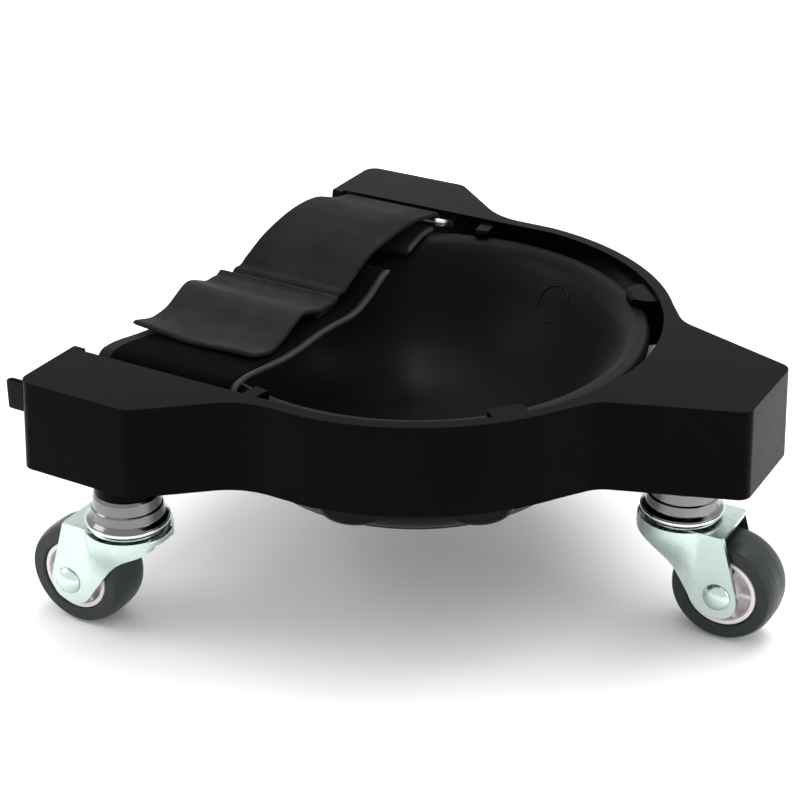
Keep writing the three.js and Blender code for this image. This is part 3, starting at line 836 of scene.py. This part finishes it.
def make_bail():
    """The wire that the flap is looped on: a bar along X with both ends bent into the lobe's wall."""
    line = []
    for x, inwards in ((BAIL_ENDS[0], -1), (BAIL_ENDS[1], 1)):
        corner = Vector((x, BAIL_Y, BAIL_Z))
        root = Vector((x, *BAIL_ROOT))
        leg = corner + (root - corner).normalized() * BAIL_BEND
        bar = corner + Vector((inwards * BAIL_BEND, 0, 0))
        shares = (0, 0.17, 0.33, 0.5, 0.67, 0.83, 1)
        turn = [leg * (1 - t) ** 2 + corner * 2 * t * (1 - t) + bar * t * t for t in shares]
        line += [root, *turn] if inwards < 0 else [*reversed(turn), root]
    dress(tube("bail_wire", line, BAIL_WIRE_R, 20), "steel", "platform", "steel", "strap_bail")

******

▶ OBJECTIVE: All of the data must be returned exactly.

▶ SOLUTION:
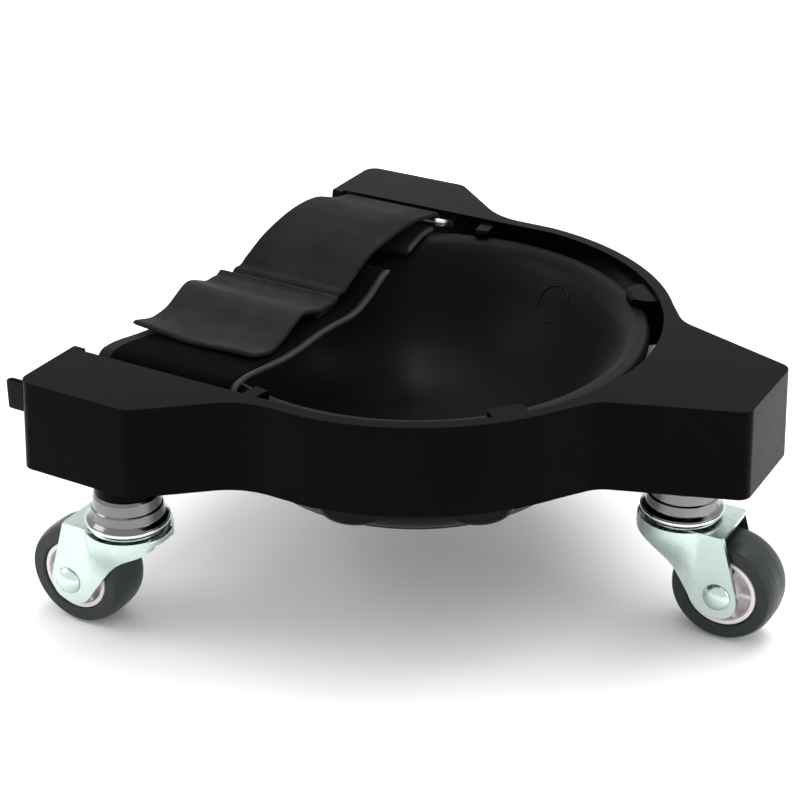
Keep writing the three.js and Blender code for this image. This is part 3, starting at line 836 of scene.py. This part finishes it.
def make_bail():
    """The wire that the flap is looped on: a bar along X with both ends bent into the lobe's wall."""
    line = []
    for x, inwards in ((BAIL_ENDS[0], -1), (BAIL_ENDS[1], 1)):
        corner = Vector((x, BAIL_Y, BAIL_Z))
        root = Vector((x, *BAIL_ROOT))
        leg = corner + (root - corner).normalized() * BAIL_BEND
        bar = corner + Vector((inwards * BAIL_BEND, 0, 0))
        shares = (0, 0.17, 0.33, 0.5, 0.67, 0.83, 1)
        turn = [leg * (1 - t) ** 2 + corner * 2 * t * (1 - t) + bar * t * t for t in shares]
        line += [root, *turn] if inwards < 0 else [*reversed(turn), root]
    dress(tube("bail_wire", line, BAIL_WIRE_R, 20), "steel", "platform", "steel", "strap_bail")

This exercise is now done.